- [Exercise instructions] The data below is to be returned in full and exactly.

- [Available data]

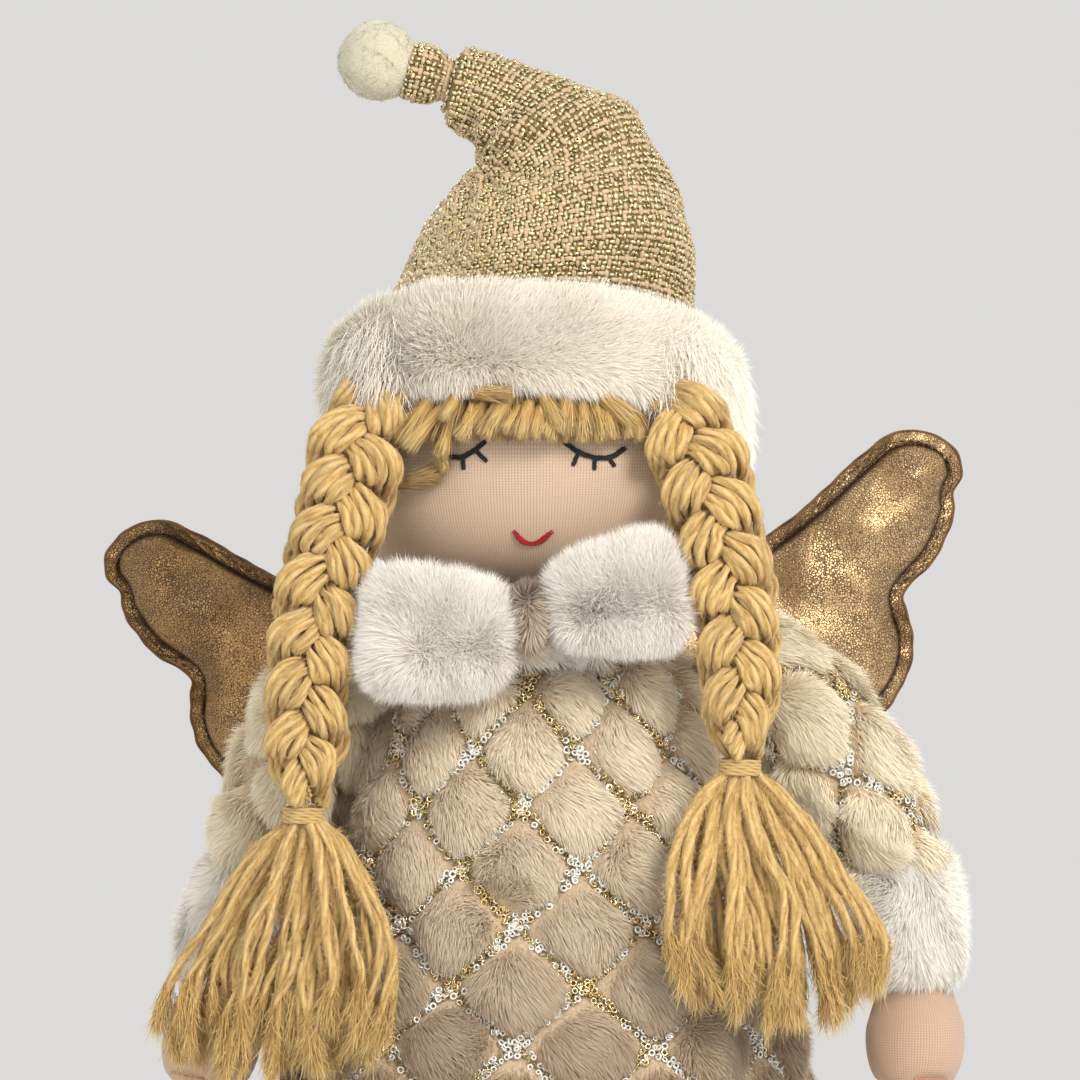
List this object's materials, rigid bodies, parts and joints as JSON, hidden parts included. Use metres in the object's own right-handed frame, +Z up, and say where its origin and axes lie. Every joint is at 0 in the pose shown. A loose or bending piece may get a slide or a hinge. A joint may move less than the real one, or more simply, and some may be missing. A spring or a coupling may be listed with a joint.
{
  "type": "christmas angel figurine",
  "caption": "Standing stuffed angel figurine in a quilted plush dress, with a tall bent hat, plaited yarn braids, soft arms and padded wings.",
  "frame": {"origin": "middle of the base disc's underside, on the surface the figure stands on", "axes": "+Z up; the figure looks along -Y; +X is towards the figure's own left hand"},
  "size_m": [0.2764, 0.1536, 0.3993],
  "materials": {
    "felt": "matte felt",
    "pellets": "woven bag of pellets",
    "dress_plush": "quilted plush",
    "white_plush": "long white plush",
    "jersey": "fine knitted jersey",
    "hat_weave": "metallic woven cloth",
    "hat_thread": "sewing thread",
    "pompom_felt": "felted wool",
    "yarn": "spun yarn",
    "wing_leather": "crackled metallic foil leather",
    "stuffing": "fibre stuffing"
  },
  "bodies": {
    "root": {"base_disc": "felt", "weight_bag": "pellets", "dress_body": "dress_plush", "head": "jersey", "hat_brim": "white_plush", "hat_crown": "hat_weave", "hat_tie": "hat_thread", "hat_tip": "hat_weave", "pompom": "pompom_felt", "fringe": "yarn", "collar_band": "white_plush", "collar_knot": "white_plush", "collar_lobe_right": "white_plush", "collar_lobe_left": "white_plush"},
    "arm_right": {"arm_right_sleeve": "dress_plush", "arm_right_cuff": "white_plush", "arm_right_hand": "jersey"},
    "braid_right": {"braid_right_strand_1": "yarn", "braid_right_strand_2": "yarn", "braid_right_strand_3": "yarn", "braid_right_tie": "yarn", "braid_right_tassel": "yarn"},
    "wing_right": {"wing_right_front": "wing_leather", "wing_right_back": "wing_leather", "wing_right_stuffing": "stuffing"},
    "arm_left": {"arm_left_sleeve": "dress_plush", "arm_left_cuff": "white_plush", "arm_left_hand": "jersey"},
    "braid_left": {"braid_left_strand_1": "yarn", "braid_left_strand_2": "yarn", "braid_left_strand_3": "yarn", "braid_left_tie": "yarn", "braid_left_tassel": "yarn"},
    "wing_left": {"wing_left_front": "wing_leather", "wing_left_back": "wing_leather", "wing_left_stuffing": "stuffing"}
  },
  "joints": [
    {"name": "arm_right_lift", "type": "hinge", "parent": "root", "child": "arm_right", "pos_m": [-0.05012, 0, 0.214], "axis": [0, 1, 0], "range_deg": [0, 60]},
    {"name": "arm_left_lift", "type": "hinge", "parent": "root", "child": "arm_left", "pos_m": [0.05012, 0, 0.214], "axis": [0, -1, 0], "range_deg": [0, 60]},
    {"name": "braid_right_swing", "type": "hinge", "parent": "root", "child": "braid_right", "pos_m": [-0.05748, -0.056, 0.282], "axis": [-1, 0, 0], "range_deg": [0, 35]},
    {"name": "braid_left_swing", "type": "hinge", "parent": "root", "child": "braid_left", "pos_m": [0.04002, -0.057, 0.283], "axis": [-1, 0, 0], "range_deg": [0, 35]},
    {"name": "wing_right_fold", "type": "hinge", "parent": "root", "child": "wing_right", "pos_m": [-0.004, 0.04637, 0.19], "axis": [0, 0, -1], "range_deg": [0, 40], "stiffness_Nm_per_rad": 0.02},
    {"name": "wing_left_fold", "type": "hinge", "parent": "root", "child": "wing_left", "pos_m": [0.007, 0.04637, 0.19], "axis": [0, 0, 1], "range_deg": [0, 40], "stiffness_Nm_per_rad": 0.02}
  ]
}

- [Worked solution]
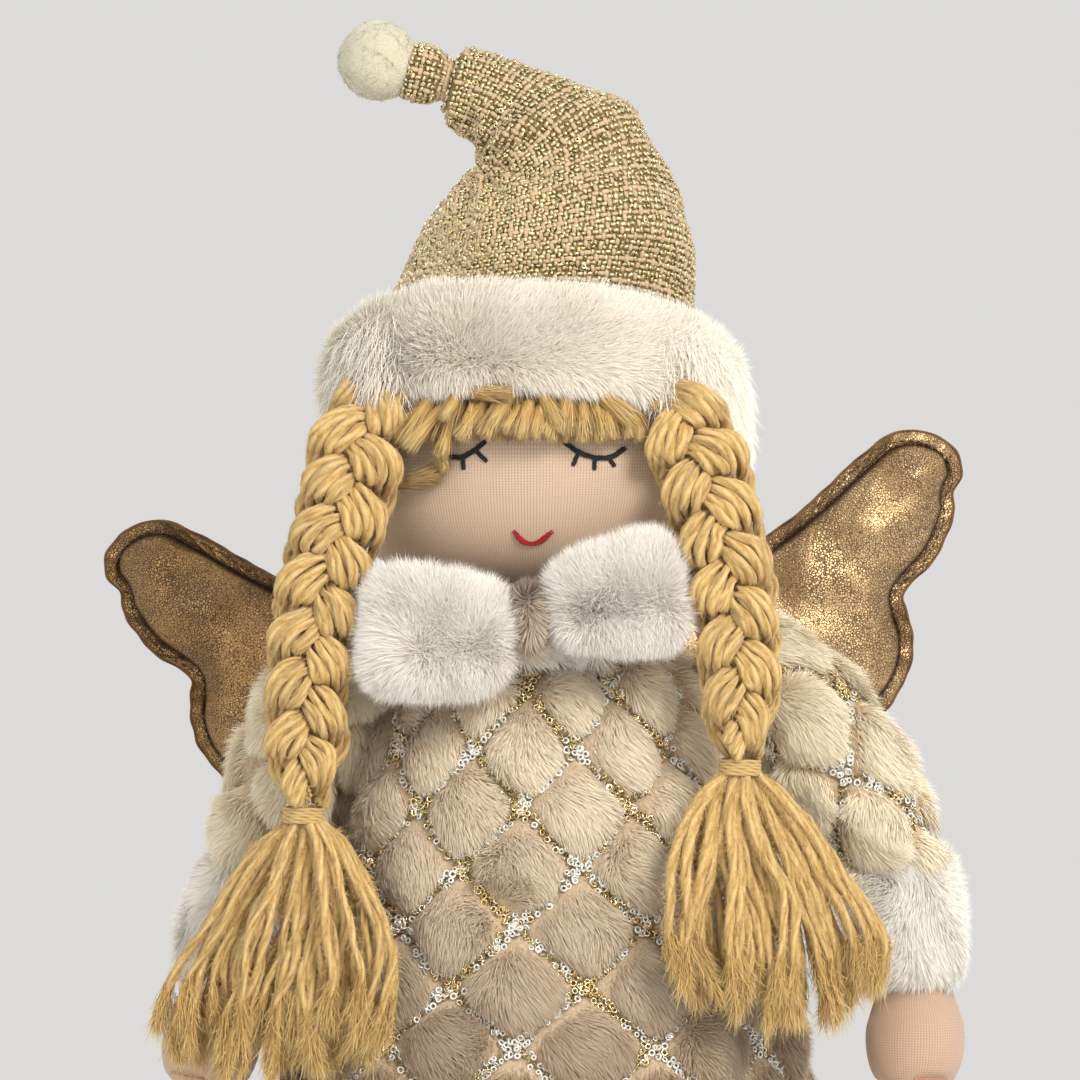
List this object's materials, rigid bodies, parts and joints as JSON, hidden parts included. Use metres in the object's own right-handed frame, +Z up, and say where its origin and axes lie. Every joint is at 0 in the pose shown. A loose or bending piece may get a slide or a hinge. A joint may move less than the real one, or more simply, and some may be missing. A spring or a coupling may be listed with a joint.
{
  "type": "christmas angel figurine",
  "caption": "Standing stuffed angel figurine in a quilted plush dress, with a tall bent hat, plaited yarn braids, soft arms and padded wings.",
  "frame": {"origin": "middle of the base disc's underside, on the surface the figure stands on", "axes": "+Z up; the figure looks along -Y; +X is towards the figure's own left hand"},
  "size_m": [0.2764, 0.1536, 0.3993],
  "materials": {
    "felt": "matte felt",
    "pellets": "woven bag of pellets",
    "dress_plush": "quilted plush",
    "white_plush": "long white plush",
    "jersey": "fine knitted jersey",
    "hat_weave": "metallic woven cloth",
    "hat_thread": "sewing thread",
    "pompom_felt": "felted wool",
    "yarn": "spun yarn",
    "wing_leather": "crackled metallic foil leather",
    "stuffing": "fibre stuffing"
  },
  "bodies": {
    "root": {"base_disc": "felt", "weight_bag": "pellets", "dress_body": "dress_plush", "head": "jersey", "hat_brim": "white_plush", "hat_crown": "hat_weave", "hat_tie": "hat_thread", "hat_tip": "hat_weave", "pompom": "pompom_felt", "fringe": "yarn", "collar_band": "white_plush", "collar_knot": "white_plush", "collar_lobe_right": "white_plush", "collar_lobe_left": "white_plush"},
    "arm_right": {"arm_right_sleeve": "dress_plush", "arm_right_cuff": "white_plush", "arm_right_hand": "jersey"},
    "braid_right": {"braid_right_strand_1": "yarn", "braid_right_strand_2": "yarn", "braid_right_strand_3": "yarn", "braid_right_tie": "yarn", "braid_right_tassel": "yarn"},
    "wing_right": {"wing_right_front": "wing_leather", "wing_right_back": "wing_leather", "wing_right_stuffing": "stuffing"},
    "arm_left": {"arm_left_sleeve": "dress_plush", "arm_left_cuff": "white_plush", "arm_left_hand": "jersey"},
    "braid_left": {"braid_left_strand_1": "yarn", "braid_left_strand_2": "yarn", "braid_left_strand_3": "yarn", "braid_left_tie": "yarn", "braid_left_tassel": "yarn"},
    "wing_left": {"wing_left_front": "wing_leather", "wing_left_back": "wing_leather", "wing_left_stuffing": "stuffing"}
  },
  "joints": [
    {"name": "arm_right_lift", "type": "hinge", "parent": "root", "child": "arm_right", "pos_m": [-0.05012, 0, 0.214], "axis": [0, 1, 0], "range_deg": [0, 60]},
    {"name": "arm_left_lift", "type": "hinge", "parent": "root", "child": "arm_left", "pos_m": [0.05012, 0, 0.214], "axis": [0, -1, 0], "range_deg": [0, 60]},
    {"name": "braid_right_swing", "type": "hinge", "parent": "root", "child": "braid_right", "pos_m": [-0.05748, -0.056, 0.282], "axis": [-1, 0, 0], "range_deg": [0, 35]},
    {"name": "braid_left_swing", "type": "hinge", "parent": "root", "child": "braid_left", "pos_m": [0.04002, -0.057, 0.283], "axis": [-1, 0, 0], "range_deg": [0, 35]},
    {"name": "wing_right_fold", "type": "hinge", "parent": "root", "child": "wing_right", "pos_m": [-0.004, 0.04637, 0.19], "axis": [0, 0, -1], "range_deg": [0, 40], "stiffness_Nm_per_rad": 0.02},
    {"name": "wing_left_fold", "type": "hinge", "parent": "root", "child": "wing_left", "pos_m": [0.007, 0.04637, 0.19], "axis": [0, 0, 1], "range_deg": [0, 40], "stiffness_Nm_per_rad": 0.02}
  ]
}